You are no doubt as shocked as I am that the European Investigation Order has been accepted by the party of the Treaty of Rome, of Thatcher's Single European Act, of the Maastricht Treaty, and of 18 successive annual votes to approve the Common Agricultural and Fisheries Policies.
The party that would have taken Britain into the euro if the 1997 Election had not removed Ken Clarke as Chancellor and replaced him with Gordon Brown; had not removed it, and replaced it with the party of the Attlee Government's refusal to join the European Coal and Steel Community on the grounds that it was "the blueprint for a federal state" which "the Durham miners would never wear". Gaitskell's rejection of European federalism as "the end of a thousand years of history" and liable to destroy the Commonwealth. The votes of most Labour MPs against Heath's Treaty of Rome.
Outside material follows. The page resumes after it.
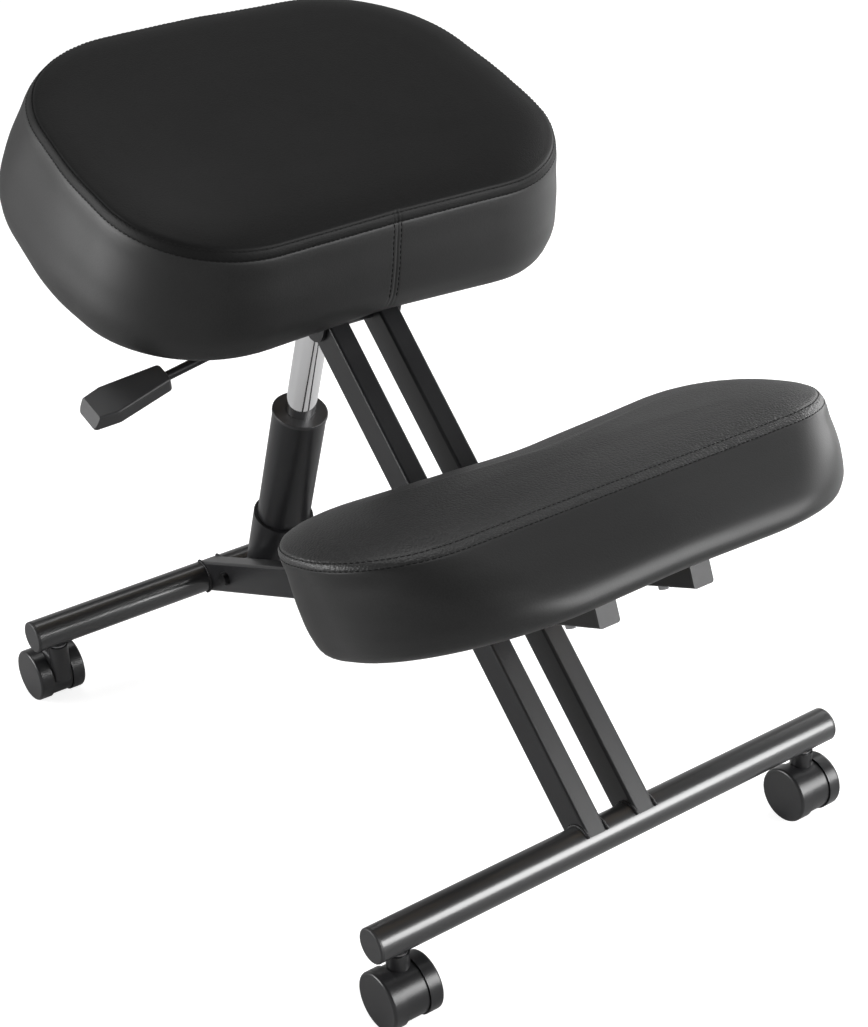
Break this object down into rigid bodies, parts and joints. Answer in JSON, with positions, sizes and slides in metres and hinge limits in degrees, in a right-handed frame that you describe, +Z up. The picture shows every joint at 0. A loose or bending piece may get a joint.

The Parliamentary Labour Party's unanimous opposition to Thatcher's Single European Act. The 66 Labour MPs who voted against Maastricht, including, in Bryan Gould, the only resignation from either front bench in order to do so, and outnumbering Conservative opponents by three to one. And the votes of every Labour and Liberal Democrat MP, without exception, against the Common Agricultural and Fisheries Policies annually between 1979 and 1997.
The first of those parties is clearly still going strong. But the second? That will depend on whether or not the Brownite Miliband defeats the Blairite Miliband.